- Born: May 16, 1947 (age 79) Pernes-les-Fontaines, France
- Education: University of Grenoble National Polytechnic Institute of Grenoble
- Scientific career
- Workplaces: Stanford University National Polytechnic Institute of Grenoble
- Notable students: Suresh Venkatasubramanian Lydia E. Kavraki James J. Kuffner Jr.

= Jean-Claude Latombe =

French-American roboticist

Jean-Claude Latombe (born May 14, 1947) is a French-American roboticist and the Kumagai Professor Emeritus in the School of Engineering at Stanford University. Latombe is a researcher in robot motion planning, and has authored one of the most highly cited books in the field.

== Biography ==
Latombe received his dual-Engineering Degree in electrical engineering and computer science from the National Polytechnic Institute of Grenoble (now Grenoble Institute of Technology) in 1969 and 1970, respectively, and a M.S. in electrical engineering in 1972, with the thesis Design of a Computer-Aided Instruction System in Electrical Engineering. In 1977, Latombe received a Ph.D. in computer science from the University of Grenoble with a thesis Artificial Intelligence for Design Automation.

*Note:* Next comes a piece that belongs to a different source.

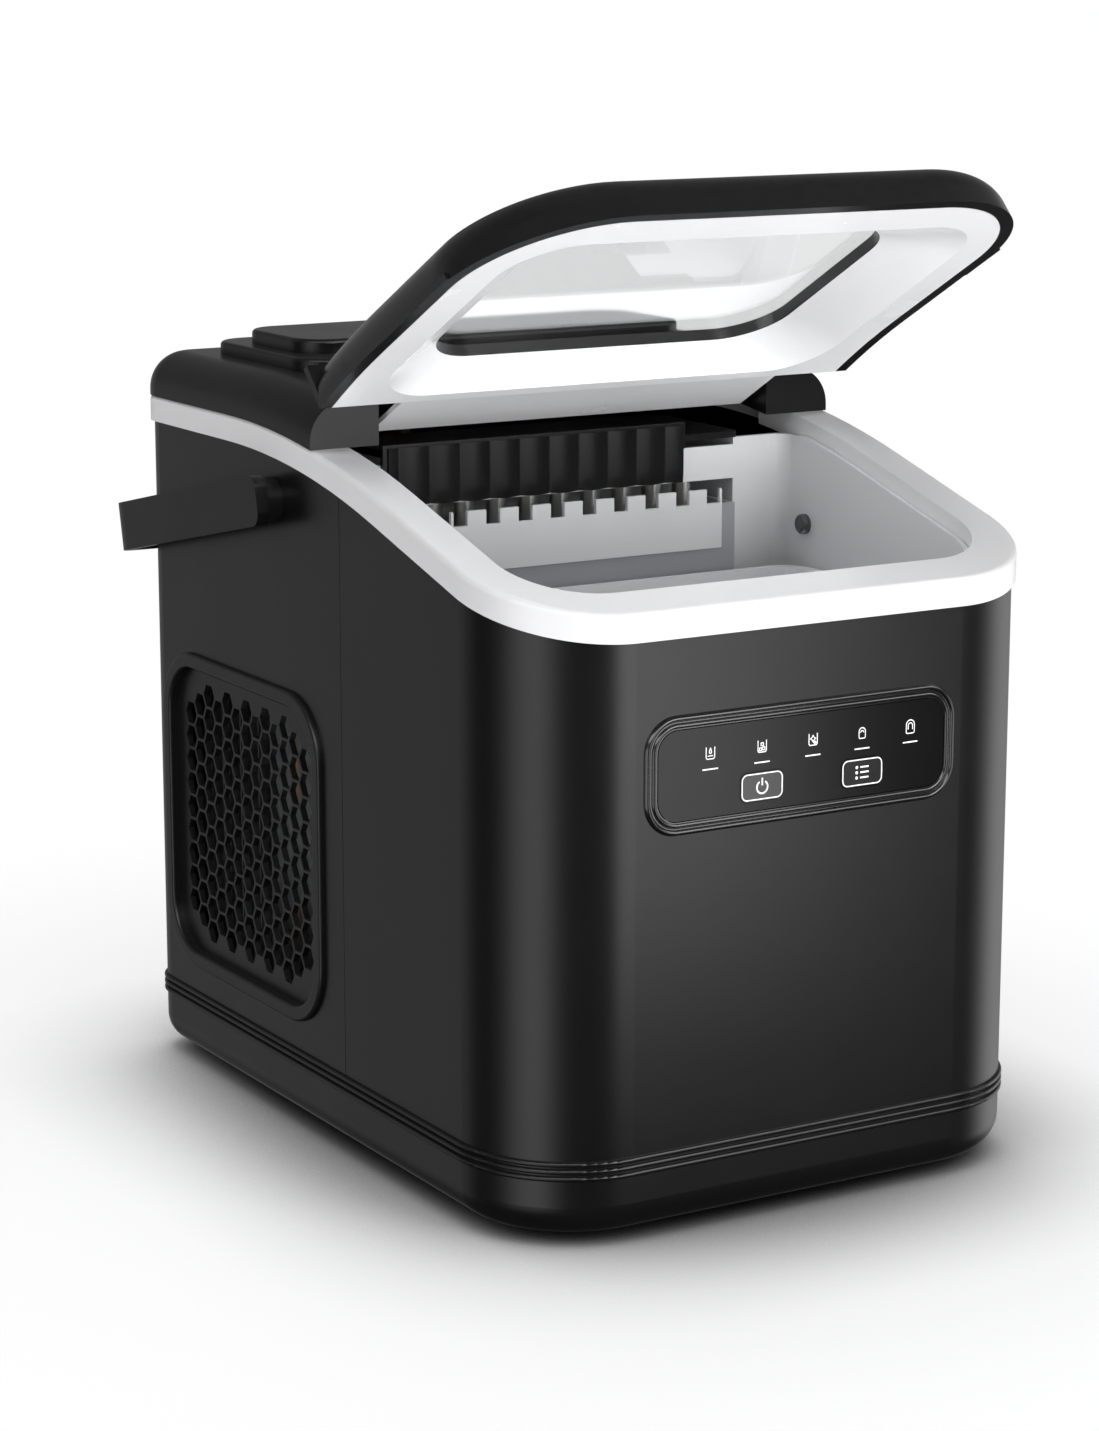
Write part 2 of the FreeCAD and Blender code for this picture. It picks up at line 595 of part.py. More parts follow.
def lid_rim_edges(shape, top):
    """The lid's top outer edges, apart from those at its back."""
    proud = s.trim_proud + s.lid_proud
    edge = outline(HALF_W + proud, s.lid_front, BACK, s.lid_radius, 1)

    def test(p):
        flat = Part.Vertex(V(p.x, p.y, 0))
        on_top = abs(p.z - rim_height(p.y, top)) < 0.05
        return on_top and p.y < s.lid_back - 0.5 and edge.distToShape(flat)[0] < 0.05
    return edges_where(shape, test)


def side_grips():
    """A low ledge on each side of the lid, for the fingers."""
    outer = HALF_W + s.trim_proud + s.lid_proud
    middle = s.lid_back - s.side_grip_at
    ledge = block(outer - 2, outer + s.side_grip_proud, middle - s.side_grip_long / 2,
                  middle + s.side_grip_long / 2, 0, FAR)
    return both_sides(ledge.common(under_rim(s.lid_gap + 2.5, 50).cut(under_rim(s.lid_gap))))


def lid_liner():
    """The white underside: a flat border and a dish with sloping walls up to the window."""
    border = lid_slab(s.lid_skirt + s.liner_gap, s.lid_gap, s.lid_gap + s.liner_wall)
    tongue = lid_tab(0, s.liner_wall).cut(lid_slab(-5, -1, s.lid_gap))
    wall = lid_tilt(frustum(s.liner_wall, -3, s.dish_depth)).cut(under_rim(s.lid_gap, 50))
    hole = lid_tilt(frustum(0, -4, s.dish_depth + 0.5))
    feature("lid_liner", swing_open(join([border, tongue, wall]).cut(hole)))


def lid_window():
    """The clear window in its seat."""
    glass = window_cut(s.glass_lip - s.liner_gap, s.glass_seat, s.glass_seat + s.glass_thick)
    feature("lid_window", swing_open(glass))


def hinge_pins():
    """The two steel pins, fixed in the cover's blocks and running in the lid's knuckles."""
    end = s.block_inner + s.pin_depth
    feature("hinge_pins", Part.makeCompound(hinge_rod(s.pin_radius, end - s.pin_length, end)))


# ---------- carrying handle ----------

def bail(half_height, inner, outer_x, thick, corner):
    """The whole strap laid flat: from the pivots back along both sides and round the two back corners."""
    outer = prism(outline(outer_x, -inner, inner + thick, 1, corner), -half_height, half_height)
    space = prism(outline(outer_x - thick, -inner - 5, inner, 1, corner - thick), -half_height - 1,
                  half_height + 1)
    return outer.cut(space)


def handle():
    """Two arms round the back corners and a thicker grip between them, drooping behind the cabinet."""
    half = s.arm_height / 2
    strap = bail(half, BAIL_INNER, ARM_INNER + s.arm_thick, s.arm_thick, s.bail_corner)
    strap = strap.cut(block(-FAR, FAR, -FAR, -s.arm_nose, -50, 50))
    noses = [e for e in strap.Edges if is_along(e, V(1, 0, 0)) and abs(e.CenterOfMass.y + s.arm_nose) < 0.01]
    arms = strap.makeFillet(s.nose_round, noses).cut(block(-s.grip_half, s.grip_half, 0, FAR, -50, 50))
    bores = both_sides(rod(s.axle_radius + s.running_gap, (ARM_INNER - 1, 0, 0),
                           (ARM_INNER + s.axle_depth + 0.3, 0, 0)))
    arms = arms.cut(Part.makeCompound(bores))
    right, left = sorted(arms.Solids, key=lambda solid: -solid.CenterOfMass.x)
    grip = block(-s.grip_half, s.grip_half, BAIL_INNER, BAIL_INNER + s.grip_thick, -half, half)
    grip = grip.makeFillet(s.grip_thick * 0.3, [e for e in grip.Edges if is_along(e, V(1, 0, 0))])
    for name, shape in (("handle_arm_left", left), ("handle_arm_right", right), ("handle_grip", grip)):
        shape.rotate(V(0, 0, 0), V(1, 0, 0), -s.handle_tilt)
        shape.translate(V(0, s.handle_y, s.handle_z))
        feature(name, shape)


def handle_pivots():
    """A stepped stud through each side wall: a shank, a collar that spaces the arm, and its axle."""
    def step(radius, inner, outer):
        return rod(radius, (inner, s.handle_y, s.handle_z), (outer, s.handle_y, s.handle_z))
    stud = join([step(s.shank_radius, HALF_W - s.shank_depth, HALF_W),
                 step(s.pivot_radius, HALF_W, ARM_INNER - s.base_gap),
                 step(s.axle_radius, ARM_INNER - s.base_gap, ARM_INNER + s.axle_depth)])
    feature("handle_pivots", Part.makeCompound(both_sides(stud)))


# ---------- control panel ----------

def panel_plate(name, inset, front, back):
    """A round-cornered plate of the panel's shape, pulled in by an inset, between two depths in Y."""
    return round_plate(name, "XZ_Plane", f"2 * (panel_half - {inset})",
                       f"panel_high - panel_low - 2 * {inset}", f"panel_radius - {inset}",
                       f"({back}) - ({front})",
                       (0, f"-body_depth / 2 + (({front}) + ({back})) / 2", "(panel_low + panel_high) / 2"))


def key_plate(name, key_x, grow, front, back):
    """A key, or the hole for it, between two depths in Y."""
    return round_plate(name, "XZ_Plane", f"key_width + 2 * {grow}", f"key_height + 2 * {grow}",
                       f"key_radius + {grow}", f"({back}) - ({front})",
                       (key_x, f"-body_depth / 2 + (({front}) + ({back})) / 2", "key_z"))


def control_panel():
    """The bezel, the glossy fascia, its two keys and the circuit board behind them."""
    fascia_back = "fascia_recess - panel_proud + fascia_thick"
    ledge_back = f"{fascia_back} + 1.6"
    flange = panel_plate("bezel_flange", "0", "-panel_proud", "0")
    sleeve = panel_plate("bezel_sleeve", "(panel_flange + fascia_gap)", "0", ledge_back)
    seat = panel_plate("bezel_seat", "panel_ridge", "-panel_proud - 1", fascia_back)
    window = panel_plate("bezel_window", "(panel_ridge + 2)", "-panel_proud - 1", ledge_back + " + 1")
    ring = boolean("MultiFuse", "bezel_ring", flange, sleeve)
    node("control_bezel", boolean("Cut", "bezel", ring, boolean("MultiFuse", "bezel_holes", seat, window)))
    face = panel_plate("fascia_face", "(panel_ridge + fascia_gap)", "fascia_recess - panel_proud",
                       fascia_back)
    holes = []
    for name, key_x in (("power", "key_power_x"), ("select", "key_select_x")):
        holes.append(key_plate(name + "_hole", key_x, "key_gap", "-panel_proud - 1", ledge_back))
        key_front = "fascia_recess - panel_proud - 0.2"
        node(name + "_button", key_plate(name + "_key", key_x, "0", key_front, key_front + " + key_thick"))
    node("control_fascia", boolean("Cut", "fascia", face, boolean("MultiFuse", "key_holes", *holes)))
    board = panel_plate("board", "(panel_ridge + 1)", ledge_back, ledge_back + " + board_thick")
    front = f"-body_depth / 2 + {ledge_back} - 0.4"
    switches = [primitive("Box", name + "_switch", (f"key_{name}_x - 3", front, "key_z - 3"),
                          Length=6, Width="0.4 + board_thick", Height=6)
                for name in ("power", "select")]
    node("control_board", boolean("MultiFuse", "board_and_switches", board, *switches))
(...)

He joined the faculty of INPG in 1980, and left in 1984 to join the Industry and Technology for Machine Intelligence (ITMI), a company he co-founded in 1982. In 1987, Latombe joined Stanford University as an associate professor, and has since been professor (1992), chairman (1997–2000), and Kumagai Professor (2001–present) in the Department of Computer Science. Latombe was elected a Fellow of the Association for the Advancement of Artificial Intelligence in 1993.

== Work ==
Latombe is an important figure in robotic motion planning. After Mark Overmars published the Probabilistic Roadmap Method (PRM) in 1992, Latombe and Lydia Kavraki independently developed the algorithm in 1994, and their joint paper with Overmars, Probabilistic roadmaps for path planning in high-dimensional configuration spaces, is considered one of the most influential studies in motion planning, and has been widely cited (more than 1000 times as of 2008). More recently, Latombe has applied his knowledge in robotics to structural biology problems, and developed the PRM-based Stochastic Roadmap Simulation (SRS) to efficiently generate and analyze large collections of protein trajectories.